The Thai Embassy in Singapore issued a travel warning yesterday suggesting that Thais avoid travelling to the island state, where smog levels hit a record high because of forest fires in neighbouring Indonesia.
The warning came as Singapore was suffering the highest levels of air pollution in 16 years.
The embassy recommended that Thais in Singapore as well as those with plans to travel there closely monitor the haze situation, which is expected to continue for the next few weeks, by visiting the website of the republic’s National Environment Agency (NEA) at nea.gov.sg.
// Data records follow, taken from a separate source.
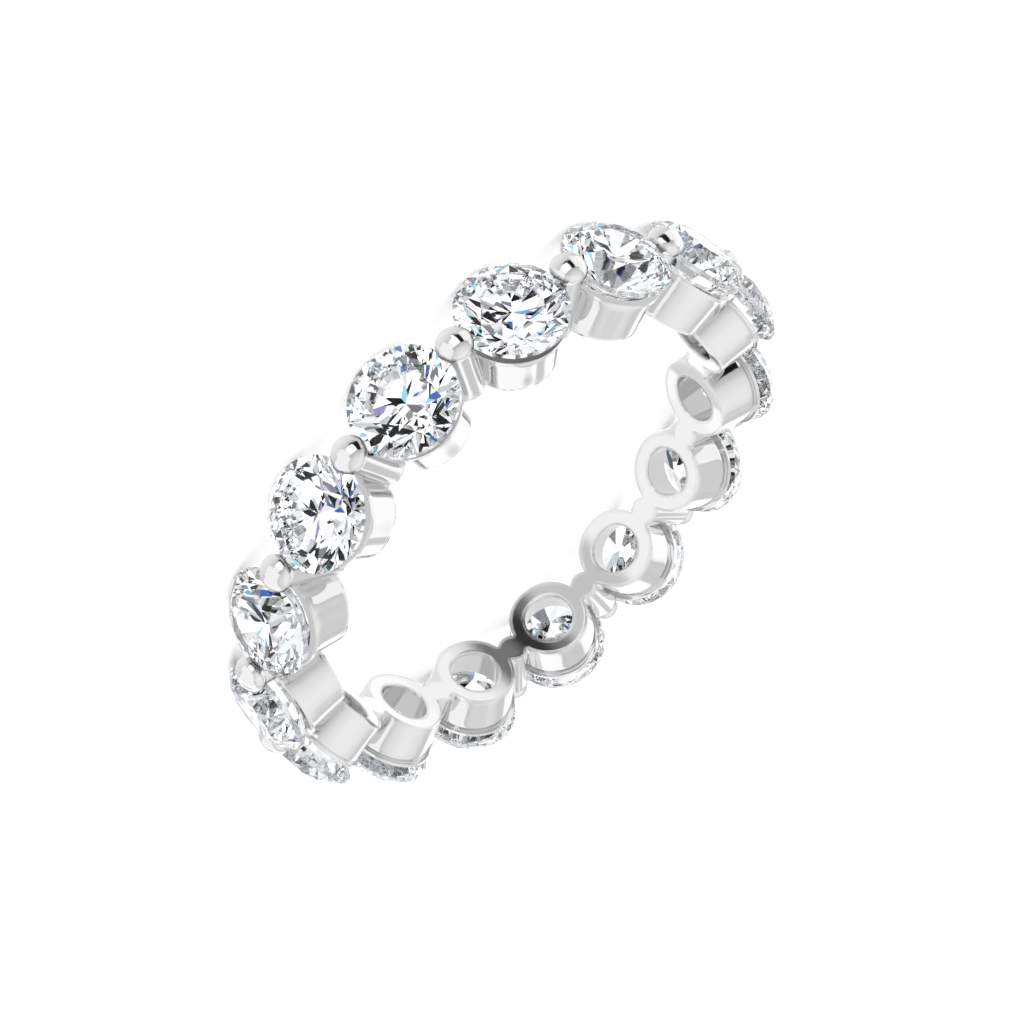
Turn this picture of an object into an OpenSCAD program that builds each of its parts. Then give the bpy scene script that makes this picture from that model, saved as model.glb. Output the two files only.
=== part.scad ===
// Full eternity ring. Round brilliants sit in tapered collets, and one dome-headed post
// between each two collets holds the edges of both stones.
// The ring lies on its side: the finger hole runs along Z, the floor is the XY plane,
// and the first stone faces -Y.

/* [Ring] */
// Inner diameter, where the finger goes
finger_d = 17.3; // [15:0.1:21]
// Number of stones round the whole ring
stone_count = 15; // [13:1:18]
// Clear space between the girdles of two neighbouring stones
stone_gap = 0.76; // [0.7:0.01:0.85]
// Height of the stones' tips above the finger
tip_clear = 0.42; // [0.36:0.01:0.5]

/* [Stones] */
// Table width, in percent of the stone's diameter
table_percent = 57; // [53:1:62]
// Slope of the kite facets above the girdle, in degrees
crown_angle = 34.5; // [32:0.5:36]
// Slope of the main facets below the girdle, in degrees
pavilion_angle = 40.75; // [40:0.25:42]
// Thickness of the girdle at its corners
girdle_h = 0.21; // [0.16:0.01:0.24]
// Length of the star facets, in percent of the way from table to girdle
star_percent = 50; // [45:1:58]
// Length of the lower halves, in percent of the way from girdle to tip
lower_half_percent = 77; // [70:1:84]
// Turn of each stone about its own axis against the one before, in degrees
stone_turn = 17; // [0:1:44]

/* [Collets] */
// Width of the foot, from the hole to the outside
foot_w = 0.59; // [0.45:0.01:0.7]
// Distance from the girdle's lower edge down to the top of the lip
lip_drop = 0.41; // [0.36:0.01:0.46]
// Height of the lip
lip_h = 0.12; // [0.1:0.01:0.15]
// How far the lip stays inside the girdle
lip_inset = 0.13; // [0.1:0.01:0.18]
// How far the lip stands out from the wall
lip_step = 0.13; // [0.12:0.01:0.16]
// Width of the light hole at the seat, in percent of the stone's diameter
seat_percent = 62; // [58:1:66]
// Clearance between a stone and the metal
seat_clear = 0.03; // [0.02:0.01:0.05]

/* [Posts] */
// Diameter of a post
post_d = 1.07; // [1:0.01:1.15]
// How far each collet's foot reaches into a post
post_bite = 0.22; // [0.18:0.01:0.26]
// Diameter of the domed head
head_d = 1.24; // [1.16:0.01:1.32]
// Height of the head's widest place above the middle of the girdle
head_rise = 0.44; // [0.38:0.01:0.5]
// Rounding of the head's rim
head_round = 0.3; // [0.26:0.01:0.34]
// Height of the dome above the head's widest place
head_h = 0.45; // [0.4:0.01:0.5]

/* [Hidden] */
$fn = 96;
finger_r = finger_d / 2;
step_angle = 360 / stone_count;
half_sin = sin(step_angle / 2);

// The stones' diameter follows from their count, their gap and the finger's size.
tip_to_middle = girdle_h / 2 + tip_clear;
stone_d = (2 * half_sin * (finger_r + tip_to_middle) - stone_gap) / (1 - half_sin * tan(pavilion_angle));
stone_r = stone_d / 2;
pavilion_h = stone_r * tan(pavilion_angle);
girdle_s = finger_r + tip_to_middle + pavilion_h;

// Heights and radii of one stone, measured from the middle of its girdle.
facet_count = 8;
facet_angle = 360 / facet_count;
half_cos = cos(facet_angle / 2);
quarter_cos = cos(facet_angle / 4);
girdle_z = girdle_h / 2;
table_r = stone_r * table_percent / 100;
crown_h = (stone_r - table_r) * tan(crown_angle);
table_z = girdle_z + crown_h;
star_r = table_r * half_cos + (stone_r - table_r * half_cos) * star_percent / 100;
star_z = girdle_z + crown_h * (stone_r - star_r * half_cos) / (stone_r - table_r);
lower_r = stone_r * (1 - lower_half_percent / 100);
lower_z = -girdle_z - pavilion_h * (1 - lower_r * half_cos / stone_r);
tip_z = -girdle_z - pavilion_h;

// How far a half facet climbs between its corners, where the round girdle bulges past their chord.
girdle_bulge = stone_r * (1 - quarter_cos) / quarter_cos;
upper_dip = (star_z - girdle_z) * girdle_bulge / (stone_r - star_r);
lower_dip = (-girdle_z - lower_z) * girdle_bulge / (stone_r - lower_r);

// Collet: its foot's radius follows from the posts beside it.
foot_r = finger_r * half_sin - post_d / 2 + post_bite;
hole_r = foot_r - foot_w;
lip_r = stone_r - lip_inset;
lip_top_s = girdle_s - girdle_z - lip_drop;
wall_top_s = lip_top_s - lip_h;
wall_slope = (lip_r - lip_step - foot_r) / (wall_top_s - finger_r);
seat_drop = seat_clear / cos(pavilion_angle);

// The light hole widens from the foot up to the seat, where it meets the stone.
seat_r = stone_r * seat_percent / 100;
seat_s = girdle_s - girdle_z - (stone_r - seat_r) * tan(pavilion_angle);
hole_slope = (seat_r - hole_r) / (seat_s - finger_r);

// Ring: the girdles are its widest part and touch the floor.
middle_z = stone_r;
first_angle = -90;
over = 1;
start_s = finger_r - over;

function stone_name(i) = str("stone_", i < 10 ? "0" : "", i);

// Puts what is drawn along +Z at a place on the ring, counted in stones from the first one.
module at_place(place) {
    translate([0, 0, middle_z])
    rotate([0, 0, first_angle + place * step_angle])
    rotate([0, 90, 0])
    children();
}

// One facet ring: points at equal angles, starting at a given angle.
function ring_points(count, start, radius, heights) = [
    for (k = [0 : count - 1])
        let (a = start + k * 360 / count)
        [radius * cos(a), radius * sin(a), heights[k % len(heights)]]
];

// A flat face split into a fan of triangles, seen clockwise from outside.
function fan(face) = [for (k = [1 : len(face) - 2]) [face[0], face[k], face[k + 1]]];
function fans(faces) = [for (face = faces) each fan(face)];

module brilliant() {
    n = facet_count;
    m = 4 * n;
    table_at = 0;
    star_at = n;
    top_at = 2 * n;
    bottom_at = top_at + m;
    lower_at = bottom_at + m;
    tip_at = lower_at + n;
    points = concat(
        ring_points(n, 0, table_r, [table_z]),
        ring_points(n, facet_angle / 2, star_r, [star_z]),
        ring_points(m, 0, stone_r, [girdle_z, girdle_z - upper_dip]),
        ring_points(m, 0, stone_r, [-girdle_z, -girdle_z + lower_dip]),
        ring_points(n, facet_angle / 2, lower_r, [lower_z]),
        [[0, 0, tip_z]]
    );
    table_face = [[for (k = [n - 1 : -1 : 0]) table_at + k]];
    stars = [for (k = [0 : n - 1]) [table_at + k, table_at + (k + 1) % n, star_at + k]];
    kites = [
        for (k = [0 : n - 1])
            [table_at + k, star_at + k, top_at + 4 * k, star_at + (k + n - 1) % n]
    ];
    upper_halves = [
        for (k = [0 : n - 1], side = [0, 1])
            let (g = 4 * k + 2 * side)
            [star_at + k, top_at + (g + 2) % m, top_at + g + 1, top_at + g]
    ];
    girdle = [
        for (g = [0 : m - 1])
            [top_at + g, top_at + (g + 1) % m, bottom_at + (g + 1) % m, bottom_at + g]
    ];
    lower_halves = [
        for (k = [0 : n - 1], side = [0, 1])
            let (g = 4 * k + 2 * side)
            [lower_at + k, bottom_at + g, bottom_at + g + 1, bottom_at + (g + 2) % m]
    ];
    mains = [
        for (k = [0 : n - 1])
            [tip_at, lower_at + (k + n - 1) % n, bottom_at + 4 * k, lower_at + k]
    ];
    polyhedron(
        points,
        fans(concat(table_face, stars, kites, upper_halves, girdle, lower_halves, mains))
    );
}

module stone(i) {
    color("aliceblue")
    at_place(i - 1)
    translate([0, 0, girdle_s])
    rotate([0, 0, i * stone_turn])
    brilliant();
}

// Room for a stone: the shape it sweeps when it turns, grown by the clearance.
module seat() {
    translate([0, 0, girdle_s])
    rotate_extrude()
    polygon([
        [0, tip_z - seat_drop],
        [lower_r, lower_z - seat_drop],
        [stone_r + seat_clear, -girdle_z - seat_clear],
        [stone_r + seat_clear, girdle_z + seat_clear],
        [star_r, star_z + seat_drop],
        [table_r, table_z + seat_drop],
        [0, table_z + seat_drop]
    ]);
}

// Outside of a collet: foot, tapered wall and lip.
module collet() {
    rotate_extrude()
    polygon([
        [0, start_s],
        [foot_r - over * wall_slope, start_s],
        [lip_r - lip_step, wall_top_s],
        [lip_r, wall_top_s],
        [lip_r, lip_top_s],
        [0, lip_top_s]
    ]);
}

// The hole that lets light in under the stone.
module light_hole() {
    translate([0, 0, start_s])
    cylinder(
        r1 = hole_r - over * hole_slope,
        r2 = seat_r,
        h = seat_s - start_s
    );
}

// A post up to its head, whose rim runs smoothly into a flatter dome.
module post() {
    head_s = girdle_s + head_rise;
    rim_at = head_d / 2 - head_round;
    dome_over = head_h - head_round;
    dome_drop = (rim_at * rim_at - dome_over * dome_over) / (2 * dome_over);
    dome_r = head_h + dome_drop;
    rotate_extrude()
    intersection() {
        translate([0, start_s])
        square([head_d, head_s + head_d]);
        union() {
            translate([0, start_s])
            square([post_d / 2, head_s - start_s]);
            translate([rim_at, head_s])
            circle(head_round);
            translate([0, head_s - dome_drop])
            intersection() {
                circle(dome_r);
                polygon([[0, 0], [2 * rim_at, 2 * dome_drop], [0, 2 * dome_r]]);
            }
        }
    }
}

// The finger's own room, which cuts every foot and post to one round.
module finger_room() {
    translate([0, 0, -over])
    cylinder(r = finger_r, h = stone_d + 2 * over);
}

module collet_band() {
    color("gainsboro")
    difference() {
        union() {
            for (i = [0 : stone_count - 1]) {
                at_place(i)
                collet();
                at_place(i + 1 / 2)
                post();
            }
        }
        for (i = [0 : stone_count - 1]) {
            at_place(i)
            seat();
            at_place(i)
            light_hole();
        }
        finger_room();
    }
}

collet_band();
for (i = [1 : stone_count]) stone(i);
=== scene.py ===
# %% [markdown]
# Eternity ring: a closed row of round brilliants in tapered collets of polished white gold.
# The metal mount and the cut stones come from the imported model, at their real size in metres.
# They are all the pieces that the real ring has, so this lesson adds none. It lights them like a
# catalogue picture and gives each a finish made of shader nodes.

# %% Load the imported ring
import math
import bpy
import numpy as np
from mathutils import Matrix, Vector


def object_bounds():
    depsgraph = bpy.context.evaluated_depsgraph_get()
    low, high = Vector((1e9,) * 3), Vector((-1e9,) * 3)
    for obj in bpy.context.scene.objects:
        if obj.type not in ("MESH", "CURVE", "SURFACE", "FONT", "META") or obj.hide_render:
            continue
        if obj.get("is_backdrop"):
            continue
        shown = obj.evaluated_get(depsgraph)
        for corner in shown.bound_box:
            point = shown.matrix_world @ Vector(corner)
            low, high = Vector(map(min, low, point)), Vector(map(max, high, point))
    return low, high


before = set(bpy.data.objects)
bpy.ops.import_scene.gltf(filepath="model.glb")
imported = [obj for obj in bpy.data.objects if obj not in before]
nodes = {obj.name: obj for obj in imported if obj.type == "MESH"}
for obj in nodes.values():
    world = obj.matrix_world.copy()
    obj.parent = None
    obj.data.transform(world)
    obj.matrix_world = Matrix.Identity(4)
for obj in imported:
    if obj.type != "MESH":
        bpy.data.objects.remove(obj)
cad_low, cad_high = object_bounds()
band = nodes["collet_band"]
stones = [nodes[name] for name in sorted(nodes) if name.startswith("stone_")]
ring_low, ring_high = np.array(cad_low), np.array(cad_high)
middle = np.array([0.0, 0.0, (ring_low[2] + ring_high[2]) / 2])
print("stones:", len(stones), "ring size in mm:", np.round(1000 * (ring_high - ring_low), 2))

# %% [markdown]
# The camera stands almost in front of one stone, a little above the ring's plane, and is rolled
# far over, so that the ring runs across the picture from one corner to the other.
# Its place comes from the angles, and its rotation from three unit vectors.

# %% Camera
AZIMUTH, ELEVATION, ROLL = (math.radians(degrees) for degrees in (0.958, 26.084, -133.355))
DISTANCE = 0.091335
LENS_MM = 93.57
SENSOR_MM = 36.0
NEAREST, FURTHEST = 0.001, 10.0
UP = np.array([0.0, 0.0, 1.0])


def unit(vector):
    """The vector divided by its length."""
    return vector / np.linalg.norm(vector)


def aim(azimuth, elevation, roll):
    """The directions right, up and backward of a camera, as three columns. Backward is the cosine
    of elevation times the level direction of azimuth, plus the sine of elevation times up. Roll
    then turns the level up vector towards the level right vector."""
    level = np.array([math.sin(azimuth), -math.cos(azimuth), 0.0])
    backward = unit(math.cos(elevation) * level + math.sin(elevation) * UP)
    level_right = unit(np.cross(UP, backward))
    level_up = np.cross(backward, level_right)
    up = math.cos(roll) * level_up + math.sin(roll) * level_right
    return np.column_stack([np.cross(up, backward), up, backward])


pose = np.eye(4)
pose[:3, :3] = aim(AZIMUTH, ELEVATION, ROLL)
pose[:3, 3] = middle + DISTANCE * pose[:3, 2]
lens = bpy.data.cameras.new("camera")
lens.lens = LENS_MM
lens.sensor_width = SENSOR_MM
lens.clip_start, lens.clip_end = NEAREST, FURTHEST
camera = bpy.data.objects.new("camera", lens)
bpy.context.collection.objects.link(camera)
camera.matrix_world = Matrix(pose.tolist())
bpy.context.scene.camera = camera
print("camera at", np.round(1000 * pose[:3, 3], 1), "mm")

# %% [markdown]
# A node tree is easier to read when each node is made by one call. These helpers set a node's
# inputs by name, so that the materials below read like a list of what is mixed.

# %% Node helpers
def add(tree, kind, links=None, **settings):
    """A new node of that kind. settings are its attributes, and links gives its inputs: a socket
    to connect or a plain value, by the input's name or number."""
    node = tree.nodes.new(kind)
    for name, value in settings.items():
        setattr(node, name, value)
    for name, value in (links or {}).items():
        if isinstance(value, bpy.types.NodeSocket):
            tree.links.new(value, node.inputs[name])
        else:
            node.inputs[name].default_value = value
    return node


def work_out(tree, operation, *values, clamp=False):
    """The result socket of one Math node on up to three sockets or numbers."""
    inputs = dict(enumerate(values))
    return add(tree, "ShaderNodeMath", inputs, operation=operation, use_clamp=clamp).outputs[0]


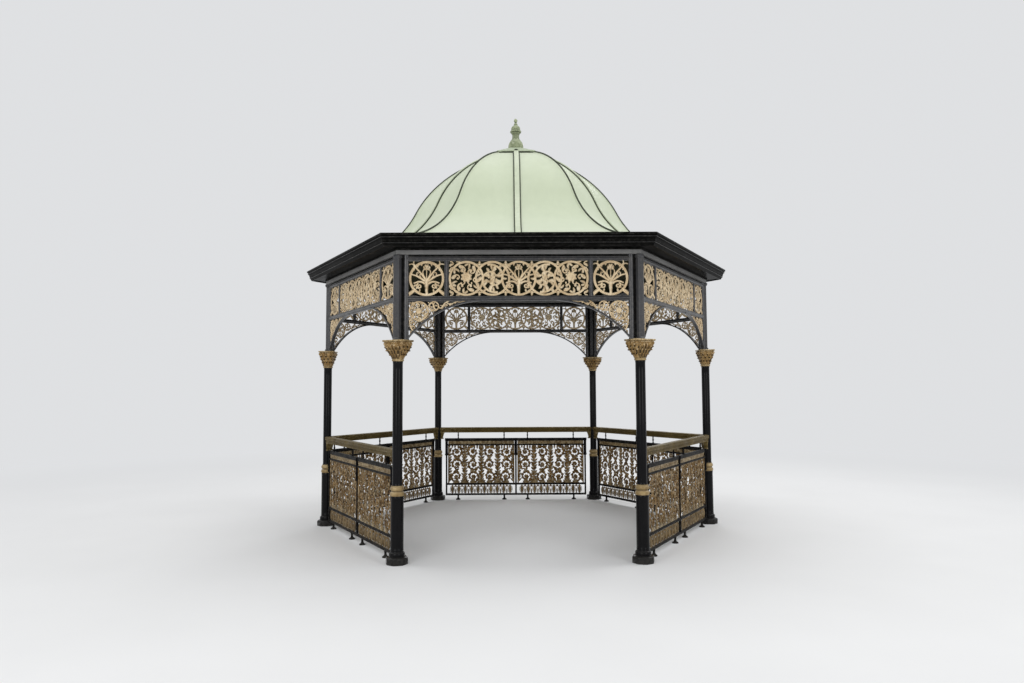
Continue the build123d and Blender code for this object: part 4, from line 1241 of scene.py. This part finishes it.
# ovals with small arches between their tops
for step in range(panel["spindles"]):
    x = panelMiddle + (step - (panel["spindles"] - 1) / 2) * panel["pitch"]
    draw(pale, linePoints((x, panel["ovalLow"]), (x, panel["ovalHigh"]), 10), panel["ovalWidths"],
         panel["ovalDepths"])
    halfWide, halfHigh = panel["ovalRim"]
    turns = [math.radians(angle) for angle in range(0, 360, 24)]
    oval = [(x + halfWide * math.cos(turn), panel["ovalMiddle"] + halfHigh * math.sin(turn))
            for turn in turns]
    draw(pale, oval, 0.0045, 0.8, True)
    if step < panel["spindles"] - 1:
        middle = x + panel["pitch"] / 2
        draw(lattice, arcPoints((middle, 0.161), 0.0145, 0, 180, 7), 0.0065, 0.9)
        drawLeaf(lattice, (middle, 0.0785), 90, 0.06, 0.012, 0, 1.0, 5)
        drawLeaf(lattice, (middle, 0.186), 270, 0.03, 0.015, 0, 1.0, 4)
for name, strokes, finish, nodes in (("railingScrollwork", lattice, "railingGold",
                                      nodesNamed("railing_panel_")),
                                     ("railingPalmsAndBeads", pale, "paleGold", [])):
    bm = newOrnament()
    castStrokes(bm, strokes + mirrorStrokes(strokes), panel["depth"], panel["boldness"])
    keepPiece(bm, name, finish, nodes, 30, 0, plan["railings"])
print("railing panels placed")


# cornice

cornice = {
    # apothem, height
    "profile": [(1.7062, 2.5735), (1.7062, 2.5895), (1.871, 2.5895), (1.871, 2.664), (1.876, 2.671),
                (1.884, 2.672), (1.9335, 2.672), (1.9365, 2.669), (1.937, 2.664), (1.9365, 2.6555),
                (1.933, 2.652), (1.929, 2.6505), (1.9265, 2.6475), (1.9255, 2.644), (1.9285, 2.6415),
                (1.9295, 2.6375), (1.927, 2.634), (1.9215, 2.632), (1.917, 2.626), (1.9145, 2.617),
                (1.913, 2.607), (1.9095, 2.601), (1.9065, 2.5985), (1.9105, 2.5965), (1.912, 2.5925),
                (1.9095, 2.5885), (1.9035, 2.586), (1.9005, 2.5815), (1.899, 2.5765), (1.8955, 2.572),
                (1.893, 2.5665), (1.8795, 2.566), (1.879, 2.5735)],
    # a black lip under the soffit, in front of the beam's top: painted shade for the dark band under the
    # fascia
    "shadeLip": [(1.7585, 2.561), (1.7655, 2.561), (1.767, 2.563), (1.767, 2.575), (1.7585, 2.575)],
    "beads": ((1.9295, 2.6378), (1.9118, 2.5928)), "beadRadius": 0.0016,
}
bm = bmesh.new()
hexRing(bm, cornice["profile"])
# the black lip in front of the beam's top, as painted shade
hexRing(bm, cornice["shadeLip"])
keepPiece(bm, "mouldedCornice", "corniceBlack", ["cornice"], 20, copies=None)
# thin beads on the fascia's two bead mouldings, in the lighter ironBlack: painted highlight lines along them
bm = bmesh.new()
for centre in cornice["beads"]:
    hexRing(bm, [around(centre, cornice["beadRadius"], angle) for angle in range(0, 360, 60)])
keepPiece(bm, "corniceHighlightBeads", "ironBlack", smooth=20, copies=None)
print("cornice made")


# dome

dome = {
    "start": (1.83805, 2.648), "heading": 168.8, "foot": (1.85005, 2.59), "sheet": 0.012,
    # radius as a share of the reach, turn, steps
    "arcs": ((1.061, -11.8, 10), (0.556, -42.5, 22), (0.5958, 48.4, 24)),
    "battenWidth": 0.068, "crownWidth": 0.047, "hipWidth": 0.031, "rollWidth": 0.0118, "battenHeight": 0.022,
    "battenFoot": 1.80005,
    "liningGap": 0.003, "liningBoard": 0.006, "liningFoot": 2.6, "boardStep": 3, "capOverlap": 0.074,
}


def domeCurve(offset=0.0):
    # (apothem, height, heading) up the dome; offset is to the left of the path, which is inward
    heading = dome["heading"]
    x, z = around(dome["start"], offset, heading + 90)
    places = [(x, z, heading)]
    for share, turn, steps in dome["arcs"]:
        radius = share * dome["start"][0] - math.copysign(offset, turn)
        side = math.copysign(radius, turn)
        for _ in range(steps):
            centre = around((x, z), side, heading + 90)
            heading += turn / steps
            x, z = around(centre, -side, heading + 90)
            places.append((x, z, heading))
    return places


curve = domeCurve()
eyeHeight = curve[-1][1] - dome["sheet"]
capApothem = curve[-1][0] + dome["capOverlap"]
outer = [(x, z) for x, z, _ in curve if z < eyeHeight - 0.0005]
inner = [(x, z) for x, z, _ in domeCurve(dome["sheet"]) if z < eyeHeight - 0.0015]
footX, footZ = dome["foot"]
bm = bmesh.new()
hexRing(bm, [dome["foot"]] + outer + [(outer[-1][0] - 0.008, eyeHeight - 0.0003)] + inner[::-1]
        + [(footX - dome["sheet"], footZ)])
keepPiece(bm, "domeSheets", "domeGreen", nodesNamed("dome_face_"), 18, copies=None)
# a lining of lapped boards under the sheets; its dark colour is partly its own and partly painted shade for
# the dome's shaded inside
liningCurve = domeCurve(dome["sheet"] + dome["liningGap"])
lining = [place for place in liningCurve if dome["liningFoot"] < place[1] < eyeHeight - 0.02]
boards = []
for index, (x, z, heading) in enumerate(lining):
    lap = dome["liningBoard"] * (0.7 + 0.5 * (index % dome["boardStep"]) / (dome["boardStep"] - 1))
    boards.append(around((x, z), lap, heading + 90))
bm = bmesh.new()
hexRing(bm, [(x, z) for x, z, _ in lining] + boards[::-1])
keepPiece(bm, "domeShadeLining", "liningAndShadeDark", smooth=12, copies=None)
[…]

Singapore’s smog index hit the critical 400 level yesterday, making it potentially life-threatening to the ill and elderly people, children, and pregnant women as well as those suffering from heart and lung diseases, according to the NEA. It also recommended avoiding open-air activities for extended periods and wearing an N-95 mask for any outdoor activities.
The record level was reached at 11am (10am Thailand time) after a rapid rise in the Pollutant Standards Index (PSI), which measures the haze crisis caused by Indonesian forest fires, Agence France-Presse reported.
According to Singaporean government guidelines, sustained PSI average levels above 400 on a 24-hour basis “may be life-threatening to ill and elderly persons”. If that 24-hour period is breached, the government advises all children, elderly people and persons with existing diseases to stay indoors, keep windows closed and avoid physical exertion as much as possible.
Indonesian and Singaporean officials have been holding emergency talks on how to extinguish the fires on farms and plantations on Sumatra.
Concerning Thai workers in Singapore, the embassy said it was cooperating with the local labour office to inform employers and workers about the situation. The employers have been instructed to supply masks to workers and to allow the workers to suspend their work with pay if the situation worsens.